Naomi Klein’s latest

Meanwhile, I was pleased to see the distinction between major and minor used to parse Naomi Klein’s excellent book on neo-liberalism and climate change (This Changes Everything), in a New Inquiry blogpost (later reposted to lib.com).  Here’s what I had to say in response (on lib.com): It is great to see the major/minor distinction being used to good effect to highlight two axes of struggle against neoliberal-capitalist-induced climate change: grass-roots (often indigenous) social movements and governmental policy changes. It is a serious mistake, however, to cast them as “incommensurable” and to claim they cannot coexist. Faced with imminent crisis, we cannot afford anarchist purism (or what Foucault called “state-phobia”): as laudable as the withering away or elimination of the state is in the long run, unless we address climate change directly with all the collective means at our disposal, we probably won’t have a long run. I agree that the minor currents identified here are clearly preferable in theory, but we also need changes in public policy to be able to move quickly enough “beyond the ecocidal logic of endless growth, and with it beyond capitalism” to avoid climate catastrophe. Perhaps in an even more charitable reading, Out of the Woods might agree. On a side note, readings that are more or less charitable are one thing; accounts that are inaccurate or misleading are quite another.
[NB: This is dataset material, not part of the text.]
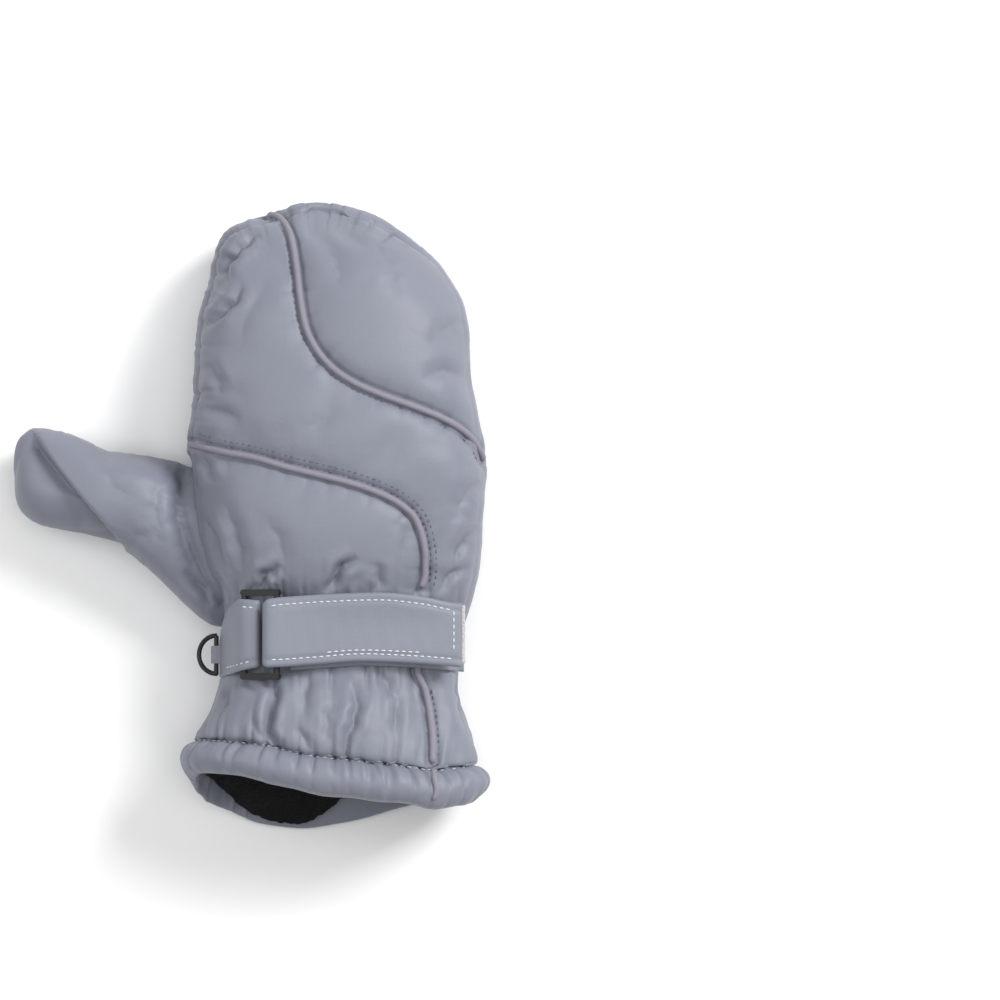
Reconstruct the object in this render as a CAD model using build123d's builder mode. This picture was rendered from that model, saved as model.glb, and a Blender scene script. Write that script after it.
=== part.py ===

Readers should be aware that the question of whether it is “possible to be a real environmentalist if you d[on]’t have kids” does not arise from Klein’s own convictions, as suggested here, but on the contrary from a position she explicitly critiques and disavows. Invocations of “reproductive futurism” and a “politics of the baby’s face” suggest a kind of queer purism that we can’t afford, either. Breeders and non-breeders alike must be enlisted in the struggle against neo-liberalism if we are to have a fighting chance at successfully addressing climate change.